The Sun, 21 Jun 2009 11:42:30 -0000, imacarthur <[email protected]>
wrote:
>
> On 20 Jun 2009, at 14:11, [email protected] wrote:
>>
>>     I wish you soummettre a small problem in the use of threads under
>>     Linux and Windows, a slightly different behavior.
>>     Fltk 1.1.9 , linux Mandriva and Windows XP (Cygwin)
>
> If the issues you are seeing are to do with different behaviour with  
> regard to (for example) calling show() from a child thread, and so on,  
> then I would say that even on linux, different window managers can  
> behave differently, so the fact that it worked in your set-up might not  
> be a robust indication that it will work in general.
>
> The whole multi-threading GUI context thing is tricky... to say the  
> least.
>
> To make your code as portable as possible, try and keep as much of the  
> GUI stuff in the primary main() thread, and only have the child threads  
> access the GUI context directly when absolutely necessary.
> What is allowed on one OS and WM combination might be quite different  
> from another so keeping it localised to the main thread makes the code  
> more portable.
>

    Thank you for your reply, I use threads usually without direct
interaction with the interface but in this case it seemed interesting to
inform the user on the progress of the download.
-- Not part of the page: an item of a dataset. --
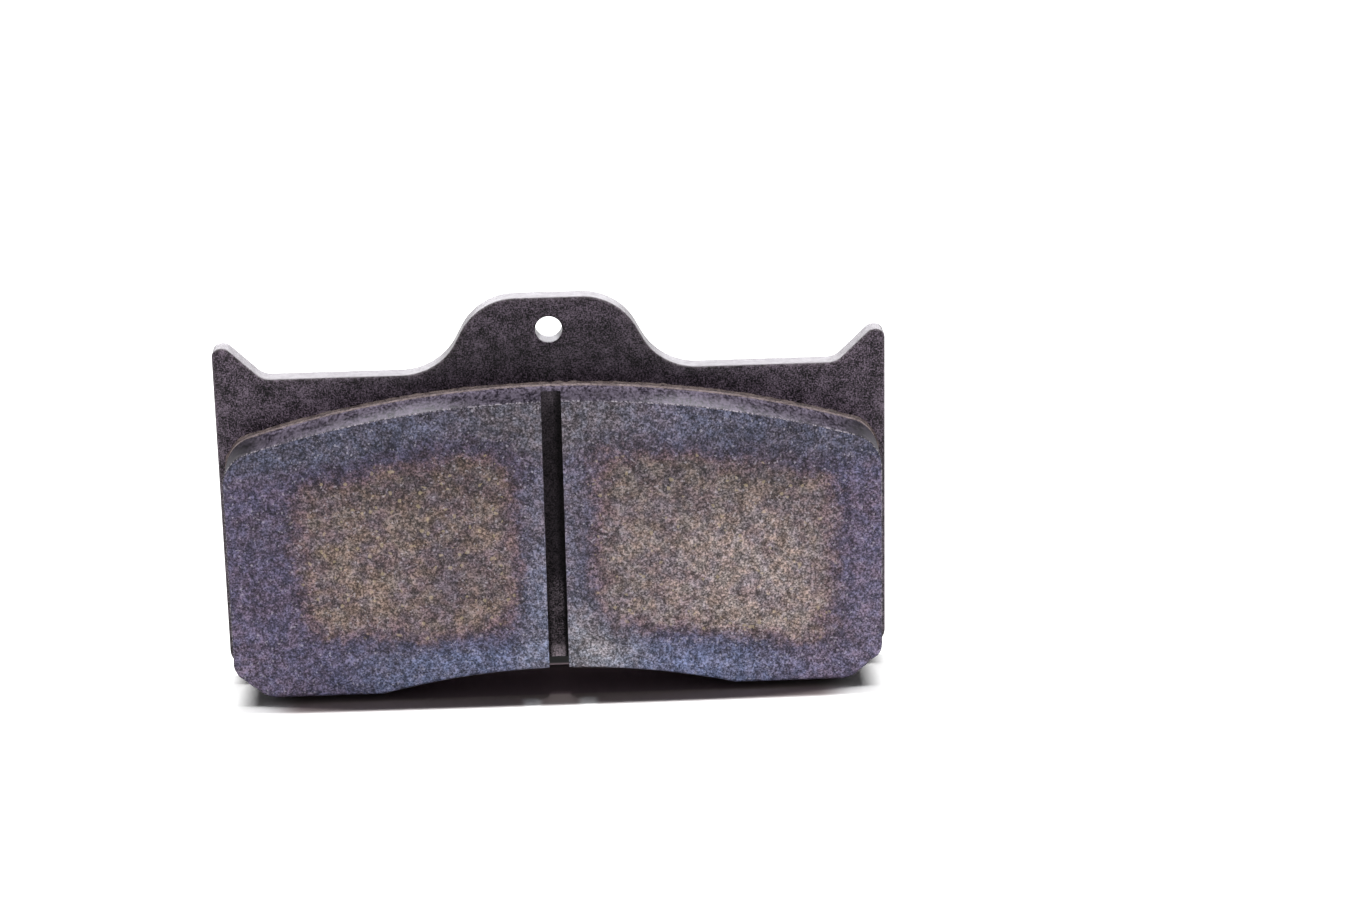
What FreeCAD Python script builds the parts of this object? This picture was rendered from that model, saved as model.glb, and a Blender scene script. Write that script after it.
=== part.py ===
import FreeCAD, Part
import math
import os

from FreeCAD import Vector

# Disc brake pad for a fixed caliper, in millimetres.
# The pad stands on its inner, concave edge: +Z runs outward from the axle to the pin lug,
# X runs along the pad's length, and the friction face looks to -Y, towards the disc.
# The origin is under the middle of the pad, at the level of the plate's two feet.

# Overall size
PAD_WIDTH = 102.0
PAD_HEIGHT = 61.0
PAD_THICKNESS = 12.5

# Layers, from the pistons to the disc; the friction block takes what is left
PLATE_THICKNESS = 3.6
ADHESIVE_THICKNESS = 0.15
UNDERLAYER_THICKNESS = 1.2

# Backing plate: shoulders, ears and the lug for the retaining pin
SHOULDER_HEIGHT = 49.35
EAR_HEIGHT = 54.45
EAR_SLOPE = 44.0            # degrees above the shoulder
EAR_FOOT = 43.5             # where the ear leaves the shoulder, from the middle
EAR_FOOT_RADIUS = 3.0
EAR_TIP_RADIUS = 1.5
EAR_CORNER_RADIUS = 1.3
LUG_HALF_WIDTH = 10.6       # at the top, before its corners are rounded
LUG_FLANK = 62.0            # degrees above the shoulder
LUG_CROWN_RADIUS = 9.3
LUG_ROOT_RADIUS = 9.5
PLATE_EDGE_BREAK = 0.3
PIN_HOLE_DIAMETER = 4.1
PIN_HOLE_HEIGHT = 56.0

# Inner edge, the same on plate and friction block: a concave arch between two feet, outer corners cut off
FOOT_GAP = 54.0             # distance between the two flat feet
FOOT_ARCH_RISE = 3.36
FOOT_BLEND_RADIUS = 6.0
CHAMFER_WIDTH = 5.1
CHAMFER_HEIGHT = 4.2
CHAMFER_LOWER_RADIUS = 4.0
CHAMFER_UPPER_RADIUS = 2.5

# Friction block and the layers under it
SIDE_LEDGE = 1.25           # plate showing beyond each side of the block
FOOT_LEDGE = 1.0            # plate showing below the block's feet
BLOCK_CROWN = 47.5          # height of the block's outer arc in the middle
BLOCK_CROWN_RADIUS = 157.0
BLOCK_TOP_CORNER_RADIUS = 5.5
BLOCK_EDGE_BREAK = 0.5
SLOT_WIDTH = 3.0
SLOT_DEPTH = 5.0
ADHESIVE_MARGIN = 0.25      # squeeze-out beyond the moulded block

# Keying holes, filled by studs of underlayer
KEY_DIAMETER = 8.0
KEY_RECESS = 0.3            # how far a stud stops short of the plate's back face
KEY_INNER = (16.5, 25.0)    # distance from the middle, height
KEY_OUTER = (36.0, 21.5)

# Levels along Y
BACK_Y = PAD_THICKNESS / 2
PLATE_FRONT_Y = BACK_Y - PLATE_THICKNESS
ADHESIVE_FRONT_Y = PLATE_FRONT_Y - ADHESIVE_THICKNESS
UNDERLAYER_FRONT_Y = ADHESIVE_FRONT_Y - UNDERLAYER_THICKNESS
FACE_Y = -PAD_THICKNESS / 2

HALF_WIDTH = PAD_WIDTH / 2
FOOT_ARCH_RADIUS = ((FOOT_GAP / 2) ** 2 + FOOT_ARCH_RISE ** 2) / (2 * FOOT_ARCH_RISE)
OVERSHOOT = 5.0             # how far cutting tools run past the material
ALONG_Y = Vector(0, 1, 0)
NEAR = 0.01


def cylinder(x, z, radius, y_low, y_high):
    """A round bar along Y."""
    return Part.makeCylinder(radius, y_high - y_low, Vector(x, y_low, z), ALONG_Y)


def box(x_low, x_high, y_low, y_high, z_low, z_high):
    """A box between two opposite corners."""
    size = (x_high - x_low, y_high - y_low, z_high - z_low)
    return Part.makeBox(*size, Vector(x_low, y_low, z_low))


def rounded_outline(corners, y):
    """A closed wire at depth y through corners (x, z, radius), each rounded by its own radius."""
    points = [Vector(x, y, z) for x, z, _ in corners]
    edges = []
    last_end = None
    first_start = None
    for i, (_, _, radius) in enumerate(corners):
        corner = points[i]
        back = (points[i - 1] - corner).normalize()
        ahead = (points[(i + 1) % len(points)] - corner).normalize()
        half_angle = back.getAngle(ahead) / 2
        reach = radius / math.tan(half_angle)
        start = corner + back * reach
        end = corner + ahead * reach
        bisector = (back + ahead).normalize()
        middle = corner + bisector * (radius / math.sin(half_angle) - radius)
        if last_end is None:
            first_start = start
        else:
            edges.append(Part.makeLine(last_end, start))
        edges.append(Part.Arc(start, middle, end).toShape())
        last_end = end
    edges.append(Part.makeLine(last_end, first_start))
    return Part.Wire(edges)


def mirrored(half):
    """Corners of a symmetric outline from its right half, listed from the bottom up."""
    left = [(-x, z, radius) for x, z, radius in reversed(half)]
    return half + left


def edges_along_y(shape, x, z):
    """The straight edges along Y that pass through (+-x, z)."""
    found = []
    for edge in shape.Edges:
        centre = edge.BoundBox
        level = centre.XLength < NEAR and centre.ZLength < NEAR
        here = abs(abs(centre.XMin) - x) < NEAR and abs(centre.ZMin - z) < NEAR
        if level and here:
            found.append(edge)
    return found


def rim_edges(shape, y):
    """The edges that lie flat at depth y."""
    return [e for e in shape.Edges if abs(e.BoundBox.YMin - y) < NEAR and e.BoundBox.YLength < NEAR]


def cut_foot_arch(shape, foot_z, y_low, y_high):
    """Cuts the concave arch between two feet whose flats are at height foot_z."""
    centre_z = foot_z + FOOT_ARCH_RISE - FOOT_ARCH_RADIUS
    arched = shape.cut(cylinder(0, centre_z, FOOT_ARCH_RADIUS, y_low - OVERSHOOT, y_high + OVERSHOOT))
    kinks = edges_along_y(arched, FOOT_GAP / 2, foot_z)
    return arched.makeFillet(FOOT_BLEND_RADIUS, kinks)


def key_positions():
    """Centres (x, z) of the four keying holes."""
    return [(side * x, z) for x, z in (KEY_INNER, KEY_OUTER) for side in (-1, 1)]


def cut_corner(half_width, foot_z):
    """Outline corners of a foot whose outer corner is cut off."""
    return [
        (half_width - CHAMFER_WIDTH, foot_z, CHAMFER_LOWER_RADIUS),
        (half_width, foot_z + CHAMFER_HEIGHT, CHAMFER_UPPER_RADIUS),
    ]


def plate_half_outline():
    """Right half of the plate's outline: cut foot corner, ear, shoulder and lug."""
    ear_run = (EAR_HEIGHT - SHOULDER_HEIGHT) / math.tan(math.radians(EAR_SLOPE))
    lug_run = (PAD_HEIGHT - SHOULDER_HEIGHT) / math.tan(math.radians(LUG_FLANK))
    return cut_corner(HALF_WIDTH, 0) + [
        (HALF_WIDTH, EAR_HEIGHT, EAR_CORNER_RADIUS),
        (EAR_FOOT + ear_run, EAR_HEIGHT, EAR_TIP_RADIUS),
        (EAR_FOOT, SHOULDER_HEIGHT, EAR_FOOT_RADIUS),
        (LUG_HALF_WIDTH + lug_run, SHOULDER_HEIGHT, LUG_ROOT_RADIUS),
        (LUG_HALF_WIDTH, PAD_HEIGHT, LUG_CROWN_RADIUS),
    ]


def make_backing_plate():
    """The steel stamping: two ears, a lug with the pin hole, and the keying holes."""
    outline = rounded_outline(mirrored(plate_half_outline()), PLATE_FRONT_Y)
    plate = Part.Face(outline).extrude(ALONG_Y * PLATE_THICKNESS)
    plate = cut_foot_arch(plate, 0, PLATE_FRONT_Y, BACK_Y)
    rims = rim_edges(plate, PLATE_FRONT_Y) + rim_edges(plate, BACK_Y)
    plate = plate.makeFillet(PLATE_EDGE_BREAK, rims)
    holes = [cylinder(x, z, KEY_DIAMETER / 2, PLATE_FRONT_Y, BACK_Y) for x, z in key_positions()]
    holes.append(cylinder(0, PIN_HOLE_HEIGHT, PIN_HOLE_DIAMETER / 2, PLATE_FRONT_Y, BACK_Y))
    for hole in holes:
        plate = plate.cut(hole)
    return plate


def moulded_slab(y_low, y_high):
    """A slab with the friction block's outline: cut lower corners, crown arc and foot arch."""
    half = HALF_WIDTH - SIDE_LEDGE
    top_z = BLOCK_CROWN + OVERSHOOT
    right_half = cut_corner(half, FOOT_LEDGE) + [(half, top_z, OVERSHOOT / 2)]
    slab = Part.Face(rounded_outline(mirrored(right_half), y_low)).extrude(ALONG_Y * (y_high - y_low))
    centre_z = BLOCK_CROWN - BLOCK_CROWN_RADIUS
    slab = slab.common(cylinder(0, centre_z, BLOCK_CROWN_RADIUS, y_low, y_high))
    corner_z = centre_z + math.sqrt(BLOCK_CROWN_RADIUS ** 2 - half ** 2)
    slab = slab.makeFillet(BLOCK_TOP_CORNER_RADIUS, edges_along_y(slab, half, corner_z))
    return cut_foot_arch(slab, FOOT_LEDGE, y_low, y_high)


def face_at(shape, y):
    """The flat face of a shape at depth y."""
    return [f for f in shape.Faces if f.BoundBox.YLength < NEAR and abs(f.BoundBox.YMin - y) < NEAR][0]


def make_adhesive_film():
    """The heat-cured film between plate and moulding, squeezed out a little all round."""
    moulding = moulded_slab(ADHESIVE_FRONT_Y, PLATE_FRONT_Y)
    outline = face_at(moulding, ADHESIVE_FRONT_Y).makeOffset2D(ADHESIVE_MARGIN)
    film = outline.extrude(ALONG_Y * ADHESIVE_THICKNESS)
    for x, z in key_positions():
        film = film.cut(cylinder(x, z, KEY_DIAMETER / 2, ADHESIVE_FRONT_Y, PLATE_FRONT_Y))
    return film


def make_underlayer():
    """The bonding layer of the moulding, with the studs that fill the plate's keying holes."""
    layer = moulded_slab(UNDERLAYER_FRONT_Y, ADHESIVE_FRONT_Y)
    for x, z in key_positions():
        layer = layer.fuse(cylinder(x, z, KEY_DIAMETER / 2, UNDERLAYER_FRONT_Y, BACK_Y - KEY_RECESS))
    return layer.removeSplitter()


def make_friction_block():
    """The wearing block, with an eased rim and the slot sawn down its middle."""
    block = moulded_slab(FACE_Y, UNDERLAYER_FRONT_Y)
    block = block.makeFillet(BLOCK_EDGE_BREAK, rim_edges(block, FACE_Y))
    half_slot = SLOT_WIDTH / 2
    slot = box(
        -half_slot, half_slot,
        FACE_Y - OVERSHOOT, FACE_Y + SLOT_DEPTH,
        -OVERSHOOT, BLOCK_CROWN + OVERSHOOT,
    )
    return block.cut(slot)


def write_step(name, shape):
    """Checks that a sub-part is one valid closed solid and writes it."""
    if shape.ShapeType == "Compound" and len(shape.Solids) == 1:
        shape = shape.Solids[0]
    if not shape.isValid() or len(shape.Solids) != 1:
        raise ValueError(f"{name} is not one valid solid")
    shape.exportStep(os.path.join("parts", f"{name}.step"))
    size = shape.BoundBox
    print(f"{name}: {shape.Volume:.1f} mm3, {size.XLength:.2f} x {size.YLength:.2f} x {size.ZLength:.2f}")


os.makedirs("parts", exist_ok=True)
write_step("backing_plate", make_backing_plate())
write_step("adhesive_film", make_adhesive_film())
write_step("underlayer", make_underlayer())
write_step("friction_block", make_friction_block())
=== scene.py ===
import math
import random

import bmesh
import bpy
import numpy as np
from mathutils import Matrix, Vector, noise
from mathutils.geometry import delaunay_2d_cdt
from mathutils.kdtree import KDTree


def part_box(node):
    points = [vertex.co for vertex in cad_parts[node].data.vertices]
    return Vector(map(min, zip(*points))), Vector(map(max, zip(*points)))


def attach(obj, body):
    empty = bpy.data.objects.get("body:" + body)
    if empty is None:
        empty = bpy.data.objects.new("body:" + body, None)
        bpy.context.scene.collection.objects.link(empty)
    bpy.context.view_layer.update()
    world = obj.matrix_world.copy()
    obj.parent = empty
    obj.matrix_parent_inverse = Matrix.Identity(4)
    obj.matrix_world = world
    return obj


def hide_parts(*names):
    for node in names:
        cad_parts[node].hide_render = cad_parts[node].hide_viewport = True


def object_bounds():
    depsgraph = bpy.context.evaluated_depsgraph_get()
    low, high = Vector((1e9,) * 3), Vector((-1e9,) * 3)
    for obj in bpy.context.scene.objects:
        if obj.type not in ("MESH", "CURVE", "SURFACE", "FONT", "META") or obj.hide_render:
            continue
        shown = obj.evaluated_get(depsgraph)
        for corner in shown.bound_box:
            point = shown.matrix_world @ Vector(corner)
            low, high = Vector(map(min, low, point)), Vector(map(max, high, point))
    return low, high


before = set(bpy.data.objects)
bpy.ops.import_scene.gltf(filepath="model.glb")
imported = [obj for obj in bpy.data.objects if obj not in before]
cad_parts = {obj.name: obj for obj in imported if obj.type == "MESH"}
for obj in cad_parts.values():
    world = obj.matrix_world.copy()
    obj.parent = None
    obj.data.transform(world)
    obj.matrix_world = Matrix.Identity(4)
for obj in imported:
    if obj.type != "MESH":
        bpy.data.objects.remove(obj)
cad_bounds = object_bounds()

# The visual brake pad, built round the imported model. Meshes are worked out in millimetres, with X and Z
# in the pad's plane and Y through its thickness, and written in metres.
MM = 0.001

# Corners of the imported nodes
plate_low, plate_high = (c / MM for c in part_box("backing_plate"))
film_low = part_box("adhesive_film")[0] / MM
under_low, under_high = (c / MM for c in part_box("underlayer"))
block_low, block_high = (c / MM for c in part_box("friction_block"))

# Depths along Y
BACK_Y = plate_high.y
PLATE_FRONT_Y = plate_low.y
FILM_FRONT_Y = film_low.y
UNDER_FRONT_Y = under_low.y
STUD_END_Y = under_high.y
FACE_Y = block_low.y

# Plate outline
PLATE_HALF = plate_high.x
PLATE_TOP = plate_high.z
SHOULDER_Z = 49.35
EAR_Z = 54.45
EAR_FOOT_X = 43.5
EAR_SLOPE = math.radians(44)
LUG_HALF = 10.6
LUG_FLANK = math.radians(62)
EAR_CORNER_R = 1.3
EAR_TIP_R = 1.5
EAR_FOOT_R = 3.0
LUG_ROOT_R = 9.5
LUG_CROWN_R = 9.3
# How far the plate's edges are rounded, in front and behind
PLATE_FRONT_EASE = 0.4
PLATE_BACK_EASE = 0.18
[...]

I understand the need to
test this particular issue on all platforms.

>>
>>    function mythread() {
>>      ...
>>      popup->show();
>
>
> I would advise against calling show() from a child thread, I don't think  
> you can count on that working cross-platform reliably.
>
>>      ...
>>      while(1) { // recv packets
>>        ...
>>        Fl::lock();
>>        popup->set(stats); // transfert progress
>>        Fl::unlock();
>>        Fl::awake();
>>        ...
>>      }
>>      ...
>>    }
>>
>>    Under Windows I managed to get this same result, noting that the use  
>> of "Fl::lock" ... lock the thread, and that the popup-> show() does not
>> appear if it called in the thread
>>
>>    function mycallback() {
>>      ...
>>      popup->show();
>
> This is probably a better place to call show() in general...
>
     I correct my program to always call show() before calling thread...

>>      call thread()
>>    }
>>
>>    function mythread() {
>>      ...
>>      ...
>>      while(1) { // recv packets
>>        ...
>
> I assume there is an Fl::lock() here but you have not shown it.
>
>>        popup->set(stats); // transfert progress
>
> I assume there is an Fl::unlock() here but you have not shown it.
>

    It's a problem, i can't use "lock" on Windows OS in this thread, the
first "Fl::lock" freeze the thread ... and the GUI.
    Without this "lock" it works, i dedicated a popup window to this thread
and I hope to avoid conflicts.

>
>>        Fl::awake();
>>        ...
>>      }
>>      ...
>>    }
>>
>>    It works but I would like to know if this is a good solution.
>
> With the lock/unlock added, the second way looks about right to me.